START Dataset excerpt

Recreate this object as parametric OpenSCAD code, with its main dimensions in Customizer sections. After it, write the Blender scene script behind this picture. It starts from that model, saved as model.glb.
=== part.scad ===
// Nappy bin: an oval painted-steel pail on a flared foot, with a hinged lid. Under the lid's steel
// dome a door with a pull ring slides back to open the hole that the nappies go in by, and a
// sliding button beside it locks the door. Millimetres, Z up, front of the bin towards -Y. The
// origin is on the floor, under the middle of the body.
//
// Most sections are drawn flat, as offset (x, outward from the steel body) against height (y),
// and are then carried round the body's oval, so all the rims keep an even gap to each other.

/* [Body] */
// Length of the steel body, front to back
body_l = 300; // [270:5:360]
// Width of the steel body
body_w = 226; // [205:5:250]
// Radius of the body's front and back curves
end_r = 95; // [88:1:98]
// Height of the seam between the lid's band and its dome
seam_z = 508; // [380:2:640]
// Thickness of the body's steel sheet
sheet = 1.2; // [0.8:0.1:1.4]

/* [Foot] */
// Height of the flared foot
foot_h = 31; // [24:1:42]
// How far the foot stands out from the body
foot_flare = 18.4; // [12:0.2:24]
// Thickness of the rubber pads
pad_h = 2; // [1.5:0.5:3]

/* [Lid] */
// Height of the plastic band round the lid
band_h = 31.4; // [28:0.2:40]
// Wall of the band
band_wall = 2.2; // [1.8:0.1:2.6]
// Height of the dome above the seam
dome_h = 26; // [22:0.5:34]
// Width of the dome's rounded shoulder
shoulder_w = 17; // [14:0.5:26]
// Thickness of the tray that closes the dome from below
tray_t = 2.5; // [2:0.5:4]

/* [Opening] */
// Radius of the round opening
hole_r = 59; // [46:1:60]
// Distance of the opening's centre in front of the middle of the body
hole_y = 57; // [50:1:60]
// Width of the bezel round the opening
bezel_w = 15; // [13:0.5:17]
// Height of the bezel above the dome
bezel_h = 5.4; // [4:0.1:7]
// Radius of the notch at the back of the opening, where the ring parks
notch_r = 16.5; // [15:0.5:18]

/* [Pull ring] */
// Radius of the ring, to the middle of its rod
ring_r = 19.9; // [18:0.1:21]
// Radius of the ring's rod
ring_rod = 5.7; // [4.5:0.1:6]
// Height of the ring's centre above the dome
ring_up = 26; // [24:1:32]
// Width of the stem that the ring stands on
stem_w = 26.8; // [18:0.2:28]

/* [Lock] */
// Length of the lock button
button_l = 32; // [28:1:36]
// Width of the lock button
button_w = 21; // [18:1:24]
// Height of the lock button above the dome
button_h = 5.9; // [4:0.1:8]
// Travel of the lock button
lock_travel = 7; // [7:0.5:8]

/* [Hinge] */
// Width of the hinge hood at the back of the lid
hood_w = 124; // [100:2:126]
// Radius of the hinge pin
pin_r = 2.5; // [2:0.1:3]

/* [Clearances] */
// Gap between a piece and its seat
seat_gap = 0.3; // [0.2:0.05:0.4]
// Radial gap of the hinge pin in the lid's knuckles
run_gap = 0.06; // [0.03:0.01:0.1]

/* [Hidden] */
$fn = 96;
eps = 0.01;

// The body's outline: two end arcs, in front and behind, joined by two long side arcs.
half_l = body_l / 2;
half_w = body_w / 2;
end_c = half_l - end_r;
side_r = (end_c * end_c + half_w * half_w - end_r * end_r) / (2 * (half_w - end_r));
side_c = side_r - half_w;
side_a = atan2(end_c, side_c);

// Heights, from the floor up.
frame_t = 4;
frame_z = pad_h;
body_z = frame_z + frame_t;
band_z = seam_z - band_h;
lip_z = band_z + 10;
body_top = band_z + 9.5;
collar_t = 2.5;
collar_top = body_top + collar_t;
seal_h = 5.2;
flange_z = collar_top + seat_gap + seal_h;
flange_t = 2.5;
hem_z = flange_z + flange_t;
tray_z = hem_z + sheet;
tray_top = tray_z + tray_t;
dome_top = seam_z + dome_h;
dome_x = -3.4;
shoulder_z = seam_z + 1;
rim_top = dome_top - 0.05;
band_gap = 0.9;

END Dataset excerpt

State how many lines of the material contain the string "from", with no other words.

5